I am a full professor at NTNU since 2002. My PhD degree in 1990 on cryptographic protocols. I spent my sabbatical year at UCSB in 2013 visiting Dick Kemmerer’s computer security group.
My main fields of interests are in the technology of information security, data communication and networks. My long-term research aim is to understand how to define and construct provably sound cryptographic protocols, and to understand their potentiality as information security mechanisms in networked systems, with applications to society at large. Cryptographic Protocols can be considered as distributed algorithms that employ cryptographic primitives for securing distributed computerized communication systems. Their computational multiparty goals are to restrict, establish and preserve information (i.e. security properties) robust against intentional modifications to the protocol algorithms.

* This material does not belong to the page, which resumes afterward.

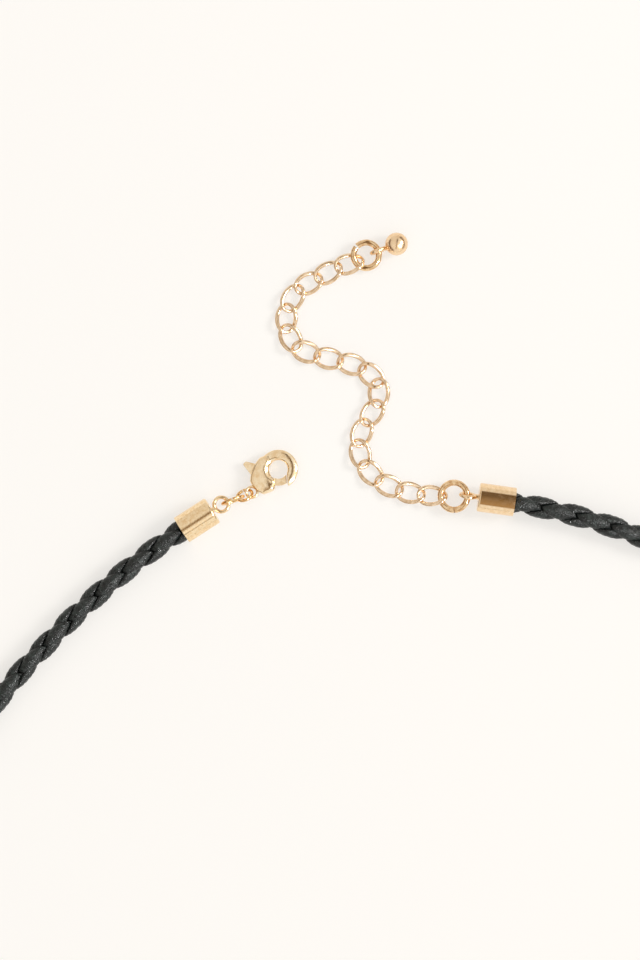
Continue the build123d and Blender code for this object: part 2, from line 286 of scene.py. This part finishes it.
def leather():
    """Charcoal leather with a fine grain, creases across the laces and darker edges."""
    look = Shader("leather")
    place = look.node("ShaderNodeTexCoord")
    grain = look.node("ShaderNodeTexNoise", Scale=2400.0, Detail=3.0, Roughness=0.6)
    look.link(place.outputs["Object"], grain.inputs["Vector"])
    blotch = look.node("ShaderNodeTexNoise", Scale=1100.0, Detail=3.0, Roughness=0.6)
    look.link(place.outputs["Object"], blotch.inputs["Vector"])
    stretched = look.node("ShaderNodeMapping")
    stretched.inputs["Scale"].default_value = (330.0, 2.2, 1.0)
    look.link(place.outputs["UV"], stretched.inputs["Vector"])
    creases = look.node(
        "ShaderNodeTexNoise", Scale=1.0, Detail=3.0, Roughness=0.55, Distortion=0.4
    )
    look.link(stretched.outputs["Vector"], creases.inputs["Vector"])
    base = look.ramp(
        blotch.outputs["Fac"],
        [(0.36, linear("080C0B")), (0.52, linear("151D1B")), (0.66, linear("2C3634"))],
    )
    across = look.node("ShaderNodeSeparateXYZ")
    look.link(place.outputs["UV"], across.inputs[0])
    edge = look.spread(across.outputs["Y"], 0.80, 0.97, 0.0, 0.85)
    mixed = look.node("ShaderNodeMix")
    mixed.data_type = "RGBA"
    look.link(edge, mixed.inputs["Factor"])
    look.link(base, mixed.inputs["A"])
    mixed.inputs["B"].default_value = linear("080A09")
    look.link(mixed.outputs["Result"], look.surface.inputs["Base Color"])
    shine = look.spread(grain.outputs["Fac"], 0.45, 0.60, 0.46, 0.14)
    look.link(shine, look.surface.inputs["Roughness"])
    look.surface.inputs["Specular IOR Level"].default_value = 0.5
    first = look.node("ShaderNodeBump", Strength=1.0, Distance=0.00016)
    look.link(creases.outputs["Fac"], first.inputs["Height"])
    second = look.node("ShaderNodeBump", Strength=1.0, Distance=0.0002)
    look.link(grain.outputs["Fac"], second.inputs["Height"])
    look.link(first.outputs["Normal"], second.inputs["Normal"])
    look.link(second.outputs["Normal"], look.surface.inputs["Normal"])
    return look.material


def gold(name, bright, dull, roughness, scuff_scale, bump, brushed=None):
    """Plated metal whose tone and polish vary a little, brushed along a heading if given."""
    look = Shader(name)
    place = look.node("ShaderNodeTexCoord")
    where = place.outputs["Object"]
    patches = look.node("ShaderNodeTexNoise", Scale=scuff_scale, Detail=4.0, Roughness=0.6)
    look.link(where, patches.inputs["Vector"])
    height = patches.outputs["Fac"]
    tone = look.ramp(height, [(0.35, linear(dull)), (0.60, linear(bright))])
    look.link(tone, look.surface.inputs["Base Color"])
    look.surface.inputs["Metallic"].default_value = 1.0
    polish = look.spread(height, 0.3, 0.7, roughness + 0.05, max(roughness - 0.05, 0.04))
    look.link(polish, look.surface.inputs["Roughness"])
    dents = look.node("ShaderNodeBump", Strength=bump, Distance=0.00005)
    look.link(height, dents.inputs["Height"])
    if brushed is not None:
        turned = look.node("ShaderNodeMapping")
        turned.inputs["Rotation"].default_value = (0, 0, radians(-brushed))
        turned.inputs["Scale"].default_value = (0.08, 1.0, 1.0)
        look.link(where, turned.inputs["Vector"])
        lines = look.node("ShaderNodeTexNoise", Scale=5200.0, Detail=3.0, Roughness=0.65)
        look.link(turned.outputs["Vector"], lines.inputs["Vector"])
        scratches = look.node("ShaderNodeBump", Strength=0.25, Distance=0.00001)
        look.link(lines.outputs["Fac"], scratches.inputs["Height"])
        look.link(scratches.outputs["Normal"], dents.inputs["Normal"])
    look.link(dents.outputs["Normal"], look.surface.inputs["Normal"])
    return look.material


leather_look = leather()
rose_wire = gold("rose_gold_wire", "F8DEBE", "DEBE98", 0.13, 1500.0, 0.25)
rose_ring = gold("rose_gold_ring", "F6D8AE", "D8AC7A", 0.12, 1500.0, 0.30)
rose_cap = gold(
    "rose_gold_cap", "F9DEB8", "F0CEA2", 0.13, 1500.0, 0.12, brushed=chain_cap_heading
)
rose_ball = gold("rose_gold_ball", "FADDB6", "F0CBA0", 0.24, 900.0, 0.30)
pale_wire = gold("pale_gold_wire", "F8D6A0", "D2A066", 0.12, 1500.0, 0.30)
pale_cast = gold("pale_gold_cast", "FFEAC6", "F4D4A6", 0.17, 1100.0, 0.35)
pale_cap = gold(
    "pale_gold_cap", "FCE4BC", "F0CE9E", 0.15, 2200.0, 0.30, brushed=clasp_cap_heading
)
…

Digital Tracks are pieces of digital information that can be attributed to
individuals.I have done research on privacy-preserving protocols, such as digital cash and e-health transactions; currently this activity is targeted on the e-voting problem. Conversely, I want to understand the properties of digital tracks as technical evidence in after-the-fact investigations in networked systems, the emerging field of digital forensic science.
The start now will be Haakon and I constructing and analysing schemes for public key distribution in the NDN environment, employing a motivating IoT application scenario, and based on the Chronosync functionality.